Любая мелочь выводила Гогена из себя. С конца мая он впал в мрачное отчаяние: из-за того, что потерпел кораблекрушение «Южный крест», корабль Коммерческого общества, осуществлявший связь Маркизских островов с Таити, перестала приходить почта и не доставляли продуктов. Недопустимо, негодовал Гоген, что власти, если уж они не могут снарядить военный корабль, не посылают шхуну, чтобы доставить на архипелаг рис, муку, соль и картофель. «Можно утверждать с уверенностью, не боясь ошибиться, что будь здешняя колония местом ссылки, нас не посмели бы оставить без пропитания».
Тем временем сержанту Шарпийе пришла в голову трогательная мысль предложить Гогену стать председателем Комитета по празднованию 14 июля. В этом качестве художник должен был распределять певческие награды ученикам религиозных школ. Миссия предполагала, что бывший памфлетист «Ос», хоть он и не появляется в церкви, сохранил «добрые христианские» чувства, и поскольку он не любит протестантов, поддержит католические школы. В самом деле, миссия жестоко боролась с конкуренцией маленькой протестантской школы, которую открыл в Атуоне приехавший сюда в 1898 году молодой пастор Поль-Луи Вернье. Гоген то ли в насмешку, то ли из чувства справедливости, а может быть, по безразличию поделил первую премию между маленькими туземцами школы братьев, исполнившими «Гимн Жанне д’Арк», и учениками пастора, исполнившими «Марсельезу». Раздосадованные католики заявили, что это несправедливо, что это сектантство. Вскоре монсеньер Мартен запретил своей пастве посещать Гогена, который «выставляет напоказ опасную свободу нравов». Запрещение касалось в первую очередь женской половины населения.

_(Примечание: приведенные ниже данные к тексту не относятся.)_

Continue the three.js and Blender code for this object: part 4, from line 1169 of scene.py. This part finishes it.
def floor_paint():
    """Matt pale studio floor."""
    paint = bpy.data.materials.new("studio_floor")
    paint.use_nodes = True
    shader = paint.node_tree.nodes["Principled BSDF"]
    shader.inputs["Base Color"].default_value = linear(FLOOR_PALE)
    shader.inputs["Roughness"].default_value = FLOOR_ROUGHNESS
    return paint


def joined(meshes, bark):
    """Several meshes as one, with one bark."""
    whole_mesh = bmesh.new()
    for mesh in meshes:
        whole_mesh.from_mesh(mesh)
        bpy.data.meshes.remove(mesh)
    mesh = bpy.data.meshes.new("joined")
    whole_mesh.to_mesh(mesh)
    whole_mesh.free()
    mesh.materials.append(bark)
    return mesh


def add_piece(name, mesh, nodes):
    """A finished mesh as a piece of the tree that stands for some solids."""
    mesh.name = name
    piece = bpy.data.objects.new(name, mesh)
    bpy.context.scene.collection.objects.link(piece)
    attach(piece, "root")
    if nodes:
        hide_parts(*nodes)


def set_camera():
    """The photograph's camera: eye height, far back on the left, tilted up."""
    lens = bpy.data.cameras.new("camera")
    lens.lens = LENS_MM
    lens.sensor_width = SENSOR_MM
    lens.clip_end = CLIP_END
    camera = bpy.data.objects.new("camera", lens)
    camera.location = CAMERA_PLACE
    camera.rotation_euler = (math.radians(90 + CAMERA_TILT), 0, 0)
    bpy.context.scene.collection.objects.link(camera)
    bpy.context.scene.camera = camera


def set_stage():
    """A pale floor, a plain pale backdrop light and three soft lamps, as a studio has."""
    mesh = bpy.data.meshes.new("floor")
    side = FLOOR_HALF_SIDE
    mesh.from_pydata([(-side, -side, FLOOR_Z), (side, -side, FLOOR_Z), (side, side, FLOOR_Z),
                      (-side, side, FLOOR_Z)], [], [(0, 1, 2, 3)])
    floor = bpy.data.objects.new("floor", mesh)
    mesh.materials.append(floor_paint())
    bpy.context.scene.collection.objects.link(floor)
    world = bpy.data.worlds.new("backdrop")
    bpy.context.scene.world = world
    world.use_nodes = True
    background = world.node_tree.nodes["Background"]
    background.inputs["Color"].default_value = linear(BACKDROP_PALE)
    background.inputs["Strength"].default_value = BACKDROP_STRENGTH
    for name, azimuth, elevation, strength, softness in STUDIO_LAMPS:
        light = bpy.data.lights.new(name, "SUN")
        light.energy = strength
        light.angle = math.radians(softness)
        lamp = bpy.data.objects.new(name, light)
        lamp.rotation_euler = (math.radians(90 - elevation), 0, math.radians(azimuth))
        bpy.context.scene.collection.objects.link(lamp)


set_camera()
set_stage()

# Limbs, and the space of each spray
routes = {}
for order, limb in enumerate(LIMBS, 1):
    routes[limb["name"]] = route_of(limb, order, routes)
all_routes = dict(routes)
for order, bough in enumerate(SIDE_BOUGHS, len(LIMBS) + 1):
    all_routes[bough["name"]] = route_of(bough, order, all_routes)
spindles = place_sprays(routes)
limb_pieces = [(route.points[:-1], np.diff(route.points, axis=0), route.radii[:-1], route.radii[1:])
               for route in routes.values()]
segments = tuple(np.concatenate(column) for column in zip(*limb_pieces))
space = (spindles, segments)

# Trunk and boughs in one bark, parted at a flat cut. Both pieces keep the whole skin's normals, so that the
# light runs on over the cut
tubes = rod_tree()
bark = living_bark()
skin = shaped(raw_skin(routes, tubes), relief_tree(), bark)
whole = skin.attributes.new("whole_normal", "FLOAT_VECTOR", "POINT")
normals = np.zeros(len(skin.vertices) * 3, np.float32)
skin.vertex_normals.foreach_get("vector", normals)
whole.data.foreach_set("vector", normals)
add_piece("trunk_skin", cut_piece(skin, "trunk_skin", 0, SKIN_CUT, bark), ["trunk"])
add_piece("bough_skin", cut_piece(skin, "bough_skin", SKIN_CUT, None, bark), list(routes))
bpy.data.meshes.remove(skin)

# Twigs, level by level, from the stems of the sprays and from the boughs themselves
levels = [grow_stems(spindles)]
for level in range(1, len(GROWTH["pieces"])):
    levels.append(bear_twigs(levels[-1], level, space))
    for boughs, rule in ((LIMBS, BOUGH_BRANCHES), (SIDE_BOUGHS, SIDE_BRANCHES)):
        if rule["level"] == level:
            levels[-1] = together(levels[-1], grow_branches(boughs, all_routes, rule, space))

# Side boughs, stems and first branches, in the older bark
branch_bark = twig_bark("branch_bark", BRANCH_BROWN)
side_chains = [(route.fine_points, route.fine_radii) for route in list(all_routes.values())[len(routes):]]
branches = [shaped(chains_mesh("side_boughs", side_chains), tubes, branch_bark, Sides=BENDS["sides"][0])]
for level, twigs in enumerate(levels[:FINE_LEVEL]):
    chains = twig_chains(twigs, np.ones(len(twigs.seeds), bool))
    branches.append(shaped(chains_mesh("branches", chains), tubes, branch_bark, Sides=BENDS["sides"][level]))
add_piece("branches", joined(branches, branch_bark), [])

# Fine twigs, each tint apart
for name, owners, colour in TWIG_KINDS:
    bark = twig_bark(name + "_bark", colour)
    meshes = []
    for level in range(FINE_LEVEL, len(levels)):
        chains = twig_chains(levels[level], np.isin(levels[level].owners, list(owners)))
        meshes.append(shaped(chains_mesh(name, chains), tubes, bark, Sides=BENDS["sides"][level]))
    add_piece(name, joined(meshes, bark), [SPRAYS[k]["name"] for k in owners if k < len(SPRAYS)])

Гоген хохотал. «Как! Мне хотят навязать обет целомудрия! Э нет, шалишь!» Он отлично знал, что рассказывают об апостолическом наместнике на Маркизах. С одной стороны, епископ публично высказывал сожаление, что в нарушение закона многие женщины купаются голыми и это-де оскорбляет его стыдливость и стыдливость его монахов. Но это, однако, не мешало ему поддерживать любовные отношения со своей экономкой, молодой туземкой, получившей при крещении христианское имя Тереза. За два или три года до этого пасхальное богослужение в атуонской церкви было прервано самым неожиданным образом. Когда монсеньер Мартен служил мессу, другая юная туземка по имени Анриетта, только что окончившая школу сестер, которую Мартен взял к себе в качестве второй экономки, в припадке ревности набросилась на Терезу: «Это потому, что ты спишь с епископом чаще, чем я, он подарил тебе шелковое платье, а мне из простого ситца!» Все эти сплетни забавляли художника. Раздобыв «два великолепных куска розового дерева», он вырезал из одного рогатого дьявола и назвал его «Отец Распутник»[212], из второго девушку с венком на распущенных волосах — «Святую Терезу» и поставил их по обе стороны лестницы, куда на них приходили полюбоваться и потешиться туземцы и европейцы. «Если это легенда, то не я ее сочинил», — говорил Гоген. Что до Анриетты, Гоген не придумал ничего лучшего, как сманить ее от епископа и поселить у себя. Она заменила Мари-Роз Ваэохо, которая, забеременев, отправилась в родную деревню, чтобы там родить в кругу семьи[213].